Hint: Let $f(z) = \sum_{n=0}^{\infty}a_nz^n.$ Then

$$f(2z) = \sum_{n=0}^{\infty}(2^na_n)z^n,\,\,\, \, f(z)^2 = \sum_{n=0}^{\infty}\left (\sum_{k=0}^{n}a_ka_{n-k}\right )z^n.$$

Equate coefficients for small $n$ and a nice pattern emerges, which you can then prove by induction.

Answer 4

This result really comes down to local behavior of $f$ around $0$ so I ignore that $f$ is entire and just assume some Domain including $0$. Note that $f(0)=1$. It trivially holds that $f =\exp\big( 0\cdot z\big)$ when $f$ is constant.

Now assume $f$ is non-constant and using the standard logarithm $g:=\text{log}\circ f$. In some $B(0,\delta)$ we know $g$ is analytic, $g(0)=0$ and obeys $2\cdot g(z) = g(2\cdot z)$, which looks a lot like a linear function. Confirm this by observing that $g(z) = b_1 z + \sum_{k=2}^\infty b_k z^k$ and analytic function $0 = g(2\cdot z) - 2 \cdot g(z) = \sum_{k=2}^\infty(2^k -2)\cdot b_k z^k\implies b_k=0$ for all $k\geq 2$, so $g(z) = b_1 \cdot z$, i.e. $g$ is linear. Since $f$ is non-constant and $f\big(B(0,\delta)\big)$ is an open set (open mapping theorem), and $\log$ is non-constant (check derivative or power series expansion at $1$) we know $g\big(B(0,\delta)\big)$ is an open set $\implies b_1\neq 0$.

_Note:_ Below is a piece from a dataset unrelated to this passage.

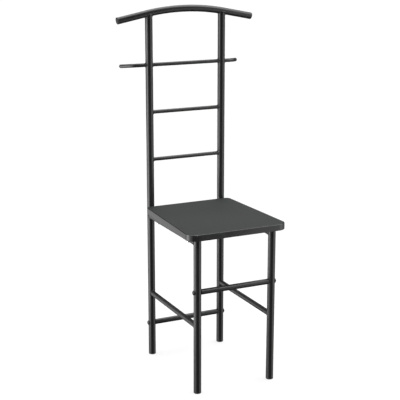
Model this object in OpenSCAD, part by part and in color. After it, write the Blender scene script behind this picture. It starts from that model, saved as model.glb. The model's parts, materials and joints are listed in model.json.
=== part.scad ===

Finally $h(z):=\frac{\log(z)}{b_1}$ is defined on the Domain $f\big(B(0,\delta)\big)$ and $h\circ f=z$ and $h\circ \exp\big(b_1 z\big)=z$ i.e. $h$ is a surjective map to $B(0,\delta)$ and both $\exp\big(b_1\cdot z\big)$ and $f$ act as right inverses. But the first derivative $h^{(1)}(0)\neq 0$ so $h$ is locally injective as well. Select small enough $r\in (0,\delta)$ and
$h:f\big(B(0,r)\big)\longrightarrow B(0,r)$ is both surjective and injective so (subject to enforcing suitable domains and co-domains)
$\exp\big(b_1 z\big)$ and $f$ are bona fide inverses of $h\implies f(z) = \exp\big(b_1 z\big)$ since inverses are unique and if two analytic functions agree when restricted to $B(0,r)$, then they are agree everywhere in the original Domain (identity theorem).